An early morning phone call yesterday from President Reagan to the head of the country's largest black denomination failed to soften Dr. T. J. Jemison's judgment that the Republican party "does not have the best interests of all the citizens of America at heart."

Jemison yesterday told delegates to the annual meeting of the 7 million-member National Baptist Convention here about the unexpected telephone call from Reagan.

According to Jemison, Reagan told him, " 'I want you to know that my views have been greatly distorted.' "

The president told him, Jemison continued," 'I want you to come to the White House and let me give you my views, for we are not that far apart.' He said, 'Come, let's sit together and talk about our mutual concerns.'

"You know," Jemison told the delegates, "he's a charming fellow. He almost made me take some things out of my address."

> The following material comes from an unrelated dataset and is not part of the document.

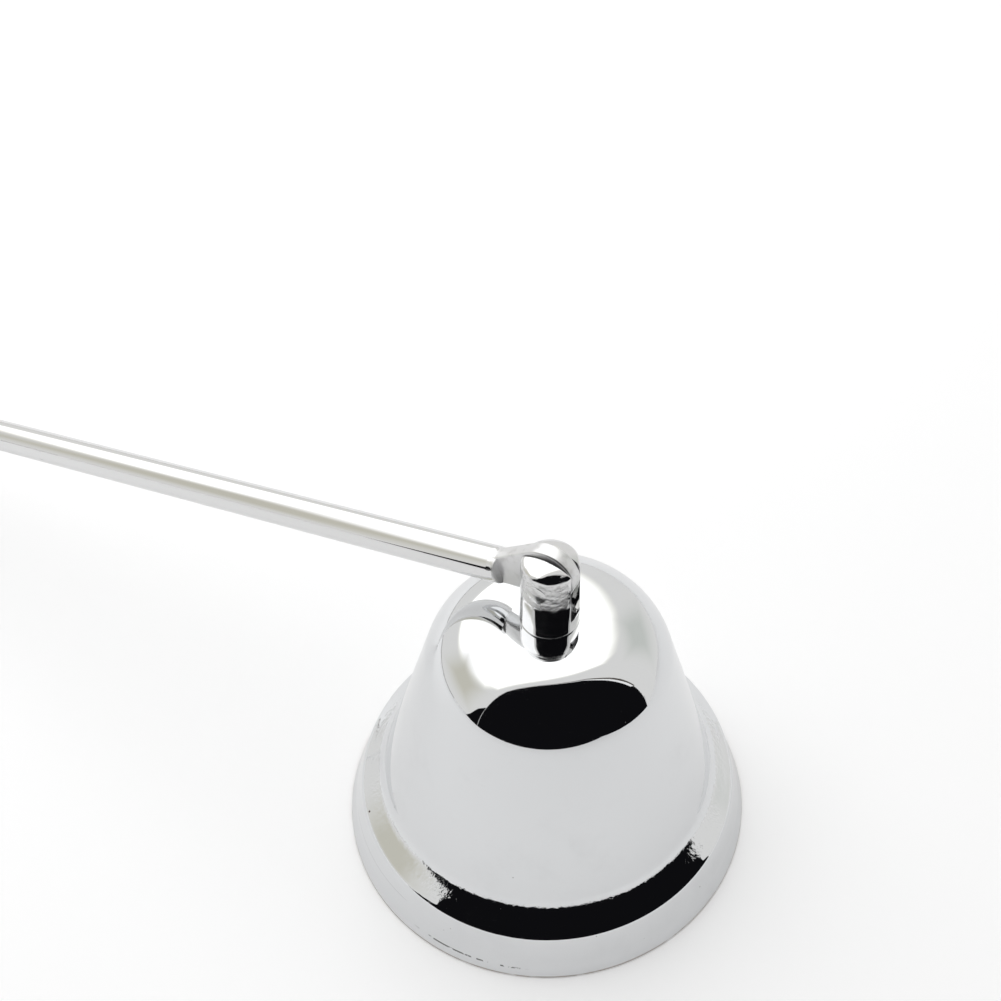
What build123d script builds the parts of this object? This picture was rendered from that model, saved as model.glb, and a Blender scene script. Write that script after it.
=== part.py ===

But the churchman stuck to the script of his own presidential address. "I don't believe the present administration feels the heartbeat, the desires, the concerns of black people," Jemison said.

"I don't believe our nation, under the present leadership, will move us into the mainstream of American life."

Noting that the machinery of government is "for the time being" in conservative hands, the Baton Rouge, La., minister added, "I come from the deep South where when a man says he is a conservative, we know that he's a segregationist."

The church invited both Reagan and Democratic presidential candidate Walter Mondale to address the convention here. Mondale spoke to the group yesterday. The White House said Reagan had "no plans" to appear before the annual meeting of the third largest Protestant body in the nation.